Perhaps I’m the only person, maybe not (I hope), who has watched it twice. This time however, I wanted to check out your audience better, and hear the Q&A anew. It didn’t surprise me that the audience was replete with folks our age (I believe you and I are the same); young people have jobs and kids that make attending events like this not doable. I wondered about the profiles of those who comprised the attendees. Obviously as we are as old as we are, we’ve done things. I wanted to know who attends The Committee For The Republic gatherings. Who you might be talking too? Particularly, how many of the committee’s Board were there? I gathered Mr Fein, and perhaps the gentleman who appeared via vdo link. Maybe more that were quiet listeners only.
Whenever I’m confronted with some or another experts, thinktankers, govt folk, it is due diligence to get a read on what their background is. So, of course, I clicked on all board members names to read the committee’s website bio pieces. Then, for example, Bruce Fein, to google him, learn more, and John Henry. I would have enjoyed being there. Your thesis made perfect sense to me, but the Q&A had several moments that made me wish I had indeed been there. I will spare you most, but many thoughts occurred, as did my own answers to the questions from another perspective; philosophically.
A few notes:
The power of information management, is not just a govt tool, it’s been baked into current military strategy. This is something I study. Ukraine and the SMO made it necessary for me to get a grip on what Russia is thinking, then learn the American war college distillations of it. It’s quite revealing. As for the press, their complicity, the once upon a time sceptic’s stance that ought to be axiomatic to journalism has succumbed to a cautiousness, not to step out of line. In a sense the entire media has essentially been embedded. One of the lasting carryover effects of the gulf war. But it passes as “authentic” bc of access to insider voices of authority. No longer reporting, it’s public relations, isn’t it?

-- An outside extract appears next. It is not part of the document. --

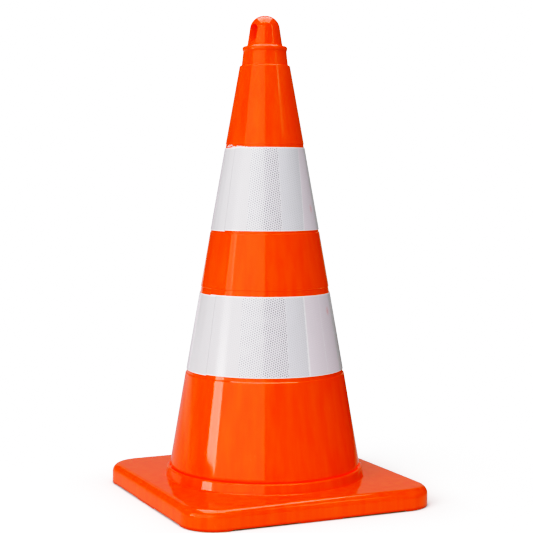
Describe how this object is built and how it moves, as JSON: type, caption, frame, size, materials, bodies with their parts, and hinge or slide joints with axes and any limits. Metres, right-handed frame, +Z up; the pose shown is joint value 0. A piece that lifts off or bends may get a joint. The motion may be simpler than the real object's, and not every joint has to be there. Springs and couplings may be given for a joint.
{
  "type": "traffic cone",
  "caption": "Tall orange road cone with white reflective sleeves and an eye in its head, plugged into the raised collar of a square ballasted base.",
  "frame": {"origin": "middle of the base on the ground, under the cone's axis", "axes": "+Z up along the cone's axis, X and Y along the sides of the square base"},
  "size_m": [0.4, 0.4, 0.75],
  "materials": {
    "orange_plastic": "glossy moulded polyethylene, signal orange",
    "reflective_sheet": "white prismatic retroreflective sheeting, smooth clear face",
    "ballast_rubber": "matte recycled rubber with coarse grain",
    "foot_rubber": "matte black",
    "screw_steel": "zinc plated"
  },
  "bodies": {
    "base": {"base_shell": "orange_plastic", "ballast_back_right": "ballast_rubber", "ballast_back_left": "ballast_rubber", "ballast_front_left": "ballast_rubber", "ballast_front_right": "ballast_rubber", "foot_back_right": "foot_rubber", "foot_back_left": "foot_rubber", "foot_front_left": "foot_rubber", "foot_front_right": "foot_rubber", "ballast_screws": "screw_steel"},
    "cone": {"cone_body": "orange_plastic", "lower_sleeve": "reflective_sheet", "upper_sleeve": "reflective_sheet"}
  },
  "joints": [
    {"name": "cone_lift", "type": "slide", "parent": "base", "child": "cone", "axis": [0, 0, 1], "range_m": [0, 0.06]}
  ]
}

I’m sorry for these fragments of thoughts. Your presentation deserves intelligent conversation. More than one. Someone at your talk asked “what can we do?”. You noted, to educate ourselves, and then to educate others. To that last point I find the competing belief systems that define modern social discourse do very nearly preclude.
You quoted Bergson, who believed in progress, though I’m unsure of it. A difference, an adaptation, something we might call evolution, perhaps so, but it’s all too readily assumed by humans that we are “evolved”, not “evolving”. Species conceit, or in the case of American exceptionalism as you argued, is something religions have traditionally proffered (though not Buddhist dhamma), but in fact, if evolution is a natural fact, then we are just a point along an evolutionary arc, not the end of it. What teleology, virtuous or otherwise, is but obscure, and what “progression” may be justifiably proven by the data; this is only our imagination. As we are witnessing, things are changing. Historical epochs come and go, though not in a linear, ever improving way. Things can get worse (Stephen Pinker notwithstanding -is an apologist for global financial capitalism), or it cuts both ways. Even the notion that there’s such things as progress or regress is a function of conditioning. We believe in it because, others do, and we’re told it’s so. There’s certainly no such things in the physical world.
What to believe? You referred to Bergson, I’ll quote Russell. When analyzing such basics as what can be known, how we can know it, what is Good, and what he asked ultimately “merits belief”, he argued of course, it is only what logic, and sense perception infer. It was an argument against intuition, or “a priori” reason. There’s a clash of belief systems at play, as usual, Mysticism and Logic. Didn’t you once say something to the effect that people spend too much time believing, and not enough thinking? Perhaps geriatric entropy fogs my memory, but it’s apropos the current malaise. As for me, I have a concept that I call epistemological parsimony; believe as little as necessary. It’s a corollary to Occam’s Razor. His formulation was about ontological parsimony, but the idea is much the same.
What merits belief? Why is America as it is? What’s it take to course correct? And, as the vdo linked fellow noted, just bc some congressmen object to funding the slaughter in Ukraine doesn’t mean anything but they’d prefer to antagonize the situation in the Pacific. There are no saviors in congress. What can we do? I am not seeing how to divert the prevailing American values driven neocon foreign policy bc the money speaks, and as for our fellow citizens, the competing epistemes are like two Surovikin lines; well defended. It’s an unhappy evolution, a progression of events, but no progress involved.
Accommodation, as you noted (responding to “Anne”), is not correct, stopping it is, but can it be stopped? Sometimes what happens, happens despite all. I fear we shall see, but hope for a sort of singularity. Who can say about tomorrow.
Again, apologies for the ramble, but you provoke thinking.